Carmela Menashe (כרמלה מנשה; born 1949) is an Israeli journalist serving as a military reporter on IDF issues, on Israel's public radio Kol Yisrael.

==Biography==
Carmela Menashe is the daughter of Iraqi Jewish immigrants. She holds a master's degree in History of the Jewish People from Tel Aviv University. She served in the IDF Paratroopers Brigade.
She has one daughter, Ella, whom she raised as a single mother. Besides her journalism career, she is known as a champion of IDF soldiers and their families, aiding those who have been harassed or neglected within the IDF.

==Journalism career==
In 1974, Menashe started working at Kol Yisrael as a secretary. After graduating from a correspondents course, she was appointed the editor of the "Tzivei Keshset" radio program. Since 1994 she has also served as the director of military reporters at Kol Yisrael.

Menashe was the first female Israeli broadcaster to become a military correspondent.

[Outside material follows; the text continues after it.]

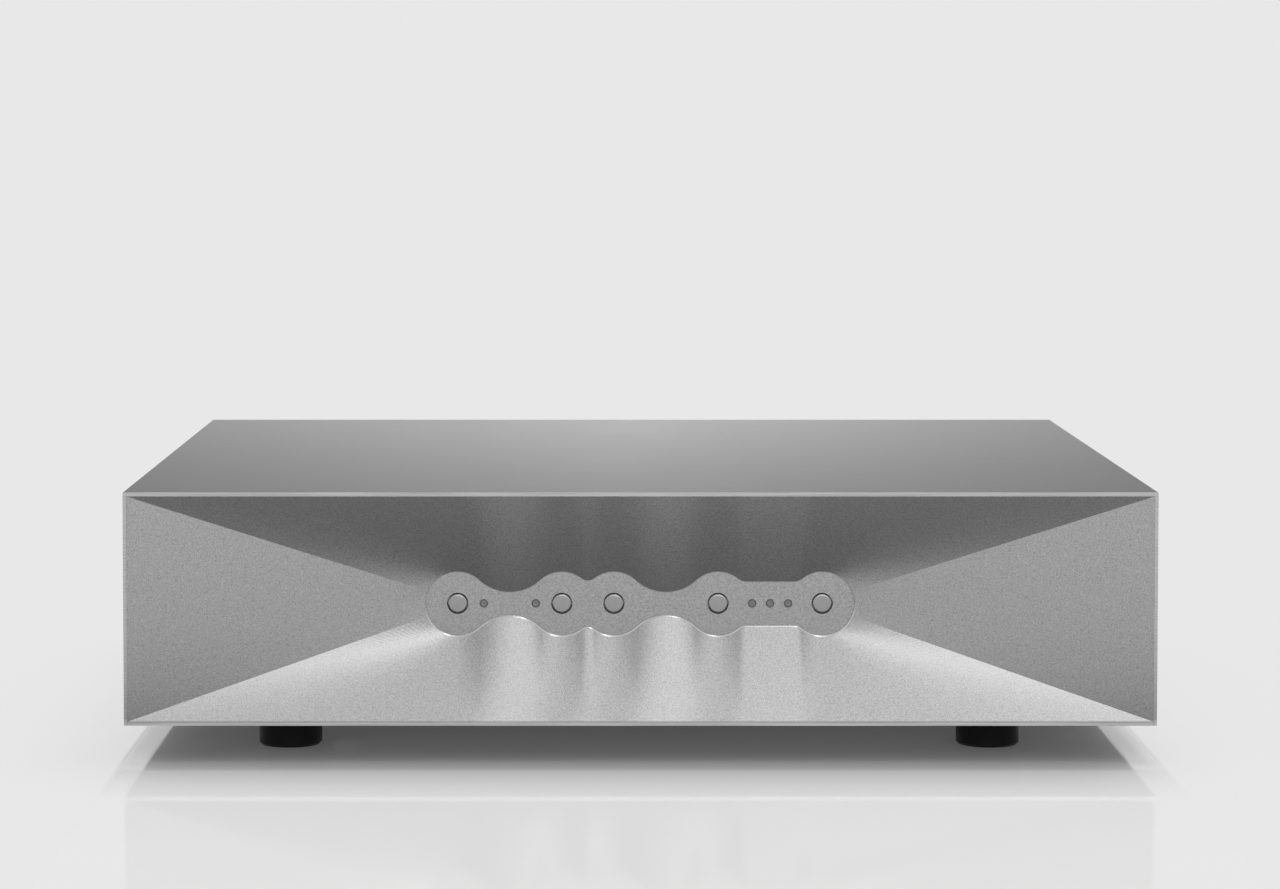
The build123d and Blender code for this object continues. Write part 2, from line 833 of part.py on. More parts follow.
def blade_places():
    """The two outer blades, and the earth blade set higher between them."""
    z = mid_z - socket_drop
    low = z - blade_offset
    high = z + blade_offset
    return [(inlet_x - blade_spread, low), (inlet_x, high), (inlet_x + blade_spread, low)]


def make_blade(x, z):
    inside_y = rear_y + inlet_flange - inlet_body_depth - blade_tail
    tip_y = socket_floor() + blade_length
    half = (blade_width / 2, blade_height / 2)
    blade = block((x - half[0], inside_y, z - half[1]), (x + half[0], tip_y, z + half[1]))
    return chamfer(blade.edges().group_by(Axis.Y)[-1], blade_tip)


def drawer_box(extra=0.0):
    """The drawer's block; extra opens it into the slot that it slides in."""
    half = drawer_width / 2 + extra
    z = mid_z + drawer_rise
    outer_y = rear_y + inlet_flange
    low = (inlet_x - half, outer_y - drawer_depth - extra, z - drawer_height / 2 - extra)
    return low, (inlet_x + half, outer_y, z + drawer_height / 2 + extra)


def make_fuse_drawer():
    """A small tray that carries the fuse crosswise, with a lip for a fingernail."""
    low, high = drawer_box()
    body = block(low, high)
    lip_low = (low[0] + drawer_lip_inset, high[1], high[2] - drawer_lip_height)
    body += block(lip_low, (high[0] - drawer_lip_inset, high[1] + drawer_lip, high[2]))
    inner_low = (low[0] + drawer_wall, low[1] + drawer_wall, low[2] + drawer_wall)
    inner_high = (high[0] - drawer_wall, inner_low[1] + 2 * (fuse_radius + fuse_gap), high[2])
    body -= block(inner_low, inner_high)
    relief_low = (low[0] + drawer_relief_inset, inner_high[1] + drawer_wall, low[2] + drawer_wall)
    return body - block(relief_low, (high[0] - drawer_relief_inset, high[1] - drawer_front_wall, high[2]))


def make_fuse():
    """A glass cartridge with two metal caps, lying across the drawer."""
    low, _ = drawer_box()
    y = low[1] + drawer_wall + fuse_radius + fuse_gap
    z = low[2] + drawer_wall + fuse_radius + seat_gap
    start = inlet_x - fuse_length / 2
    corners = [
        (0, 0), (0, fuse_radius), (fuse_cap, fuse_radius), (fuse_cap, fuse_radius - fuse_cap_wall),
        (fuse_length - fuse_cap, fuse_radius - fuse_cap_wall), (fuse_length - fuse_cap, fuse_radius),
        (fuse_length, fuse_radius), (fuse_length, 0),
    ]
    return Pos(start, y, z) * revolve(make_face(Polyline(*corners, close=True)), Axis.X)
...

==Awards and recognition==
- Sokolov Award for her exposés and activities (1998)
- Bnot Brit award for outstanding contribution to society security
- Israel Broadcasting Authority's Ilan Roe Award presented by the CEO
- Movement for Quality Government in Israel award.
- Ometz - citizens for proper government and social and judicial justice award (2008)
- The EMET Prize for Art, Science and Culture, Category in the Social Sciences, field of Journalism (2010)
- In 2014, Menashe was chosen to light at torch at the Israel Independence Day ceremony on Mount Herzl.